EIN SCHEINFLUGHAFEN NAHE DER VOHRENER HÖHE

Aufmerksam registriert ein Leistungskurs Deutsch des Mariengymnasiums im Warendorfer Kreisarchiv, unter welchen Bedingungen die Bevölkerung des Kreises die Realität des Zweiten Weltkrieges wahrgenommen hat.

Von Gerold Paul

Der Zweite Weltkrieg bildet den Hintergrund für die Recherche des Leistungskurses im Kreisarchiv. Mit großer Akribie nämlich hat der Autor Arno Geiger aus ähnlichen Archiven exzerpiert, als er daran ging, über diesen Krieg zu schreiben. Worauf er sich einließ, als er den Roman „Unter der Drachenwand“ verfasste, der mittlerweile zum Abiturkanon in NRW gehört? „Ach, ich möchte immer ein dreidimensionales Bild von der Welt bekommen, und der Blick aus nur einem Fenster, den finde ich nicht so spannend wie den Blick aus sehr unterschiedlichen Fenstern. Und dann kommen so perspektivische Brechungen auch, manches relativiert das andere“, sagt der Autor in einem Interview von 2018. So wird der Blick des obersten Feldherrn erweitert um den Blick des Soldaten, der nach einer schweren Kriegsverletzung ins Lazarett gelangt.

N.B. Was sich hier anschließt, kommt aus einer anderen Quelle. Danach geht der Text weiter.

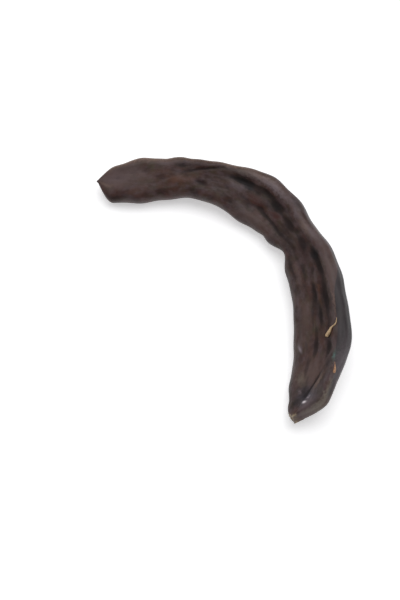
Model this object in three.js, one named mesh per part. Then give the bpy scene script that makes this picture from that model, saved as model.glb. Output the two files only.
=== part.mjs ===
// One ripe, dried carob pod: a flat, leathery legume that bends through more than a right angle and rolls as it goes.
// It lies on three low points of its inner rim, and its outer rim is raised.
// Units are millimetres, +Z is up, and the origin is on the resting surface, below the middle of the pod's box.
//
// Every point of the skin has two coordinates. "along" runs from 0 at the style tip to 1 at the stalk scar.
// "across" runs from -1 at the inner, concave edge to +1 at the outer, convex edge, over the top or the under face.
import * as THREE from "three";

// Driving dimensions of the whole pod.
const LENGTH = 208; // along the middle line, from the style tip to the stalk scar
const HALF_WIDTH_AT_STYLE = 10.4; // half the width of a broad face, in the style half
const HALF_WIDTH_AT_STALK = 13.1; // the same, in the stalk half
const RIM_THICKNESS = 10.6; // through the swollen rims that carry the sutures
const WEB_AT_STYLE = 8.8; // through the middle, between two seeds, in the fuller style half
const WEB_AT_STALK = 7; // the same, in the stalk half, where the faces are sunken
const START = new THREE.Vector2(-61.3, 56.5); // where the style tip lies in plan

// The bend in plan: the heading turns clockwise, in degrees from +X.
const HEADING_AT_STYLE = -4;
const BENDS = [
  { turn: 48, from: 0.11, to: 0.51 },
  { turn: 45, from: 0.35, to: 0.8 },
  { turn: 41, from: 0.75, to: 1.05 },
];

// The roll lifts the outer edge, in degrees from lying flat.
const ROLL_AT_STYLE = 18;
const ROLL_AT_STALK = 36;

// The pod stands on its inner rim, and arches between the three low points where it touches the surface.
const SETTLE = 0.35; // how far the low points are pressed flat
const ARCHES = [
  { along: 0.29, swell: 2.4, spread: 0.1 },
  { along: 0.455, swell: -0.5, spread: 0.04 },
  { along: 0.66, swell: 2.2, spread: 0.1 },
  { along: 0.78, swell: 1.45, spread: 0.09 },
];

// The two ends: how far from each tip the section reaches its full width and thickness.
const BEAK = { length: 1.4, radius: 0.9 };
const STYLE_REACH = { outer: 17, inner: 8, thickness: 18 };
const SNOUT = { outer: 1.4, inner: 5.2, halfThickness: 2.5, length: 8, slant: 1.3, scarDepth: 0.7 };
const STALK_REACH = { outer: 40, inner: 14, thickness: 26 };

// Where an edge swells (+) or draws in (-), in millimetres, as the pod dried.
const OUTER_WAVERS = [
  { along: 0.12, swell: 0.9, spread: 0.025 },
  { along: 0.235, swell: -0.7, spread: 0.03 },
  { along: 0.32, swell: -0.7, spread: 0.03 },
  { along: 0.425, swell: 1.4, spread: 0.045 },
  { along: 0.54, swell: -1.4, spread: 0.03 },
  { along: 0.79, swell: 1.7, spread: 0.045 },
  { along: 0.875, swell: -2.2, spread: 0.03 },
  { along: 0.945, swell: 1.3, spread: 0.025 },
];
const INNER_WAVERS = [
  { along: 0.11, swell: 1, spread: 0.03 },
  { along: 0.23, swell: -1.1, spread: 0.04 },
  { along: 0.38, swell: 1.8, spread: 0.04 },
  { along: 0.475, swell: -1.2, spread: 0.02 },
  { along: 0.55, swell: -4.4, spread: 0.035 },
  { along: 0.8, swell: 1.9, spread: 0.09 },
  { along: 0.965, swell: -1.5, spread: 0.025 },
];

// The swollen rims, and the suture that runs along each edge between two crests.
const RIM = { inset: 2.9, spread: 2.6 };
const SUTURE = { depth: 0.6, spread: 0.32 };

// The row of seeds swells both faces a little and scallops the edges.
const SEEDS = { count: 13, first: 0.05, last: 0.95, rise: 0.4, halfBreadth: 0.45, scallop: 0.45 };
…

Man will sich die gute Laune im Krieg nicht verderben lassen

Ähnliche Erfahrungen sammeln die Schüler des Mariengymnasiums im Archiv. Während eine Gruppe die Berichte aus Lazaretten, darunter einem Pferdelazarett, exzerpiert, überdenkt eine andere die Sichtweise eines britischen Piloten, der sich von einem nahe der Vohrener Höhe errichteten Scheinflughafen nicht täuschen lässt. Fotos von Bombenabwürfen im Kreis, Extrablätter der „Glocke“, Lebensmittelkarten, eine Einladung zu einem „Kellerfest“ – denn man will sich die gute Laune nicht verderben lassen. Die Kriegschronik des Kreisarchivs bietet einen enormen Vorrat an Dokumenten, die die Schüler, begleitet von Archivar Frank Schirrmacher und Deutschlehrer Gerold Paul, auswerten können.

Einige Kursteilnehmer kennen das Archiv bereits aus dem Projektkurs „Auschwitz – Erinnern gegen das Vergessen“, die anderen sind überrascht: „Ich habe nicht gewusst, dass man dem Zweiten Weltkrieg hier so nahe kommt!“, heißt es von einer Schülerin. Archivar Frank Schirrmacher ist auf die weitere Verwendung der Exzerpte im Unterricht gespannt.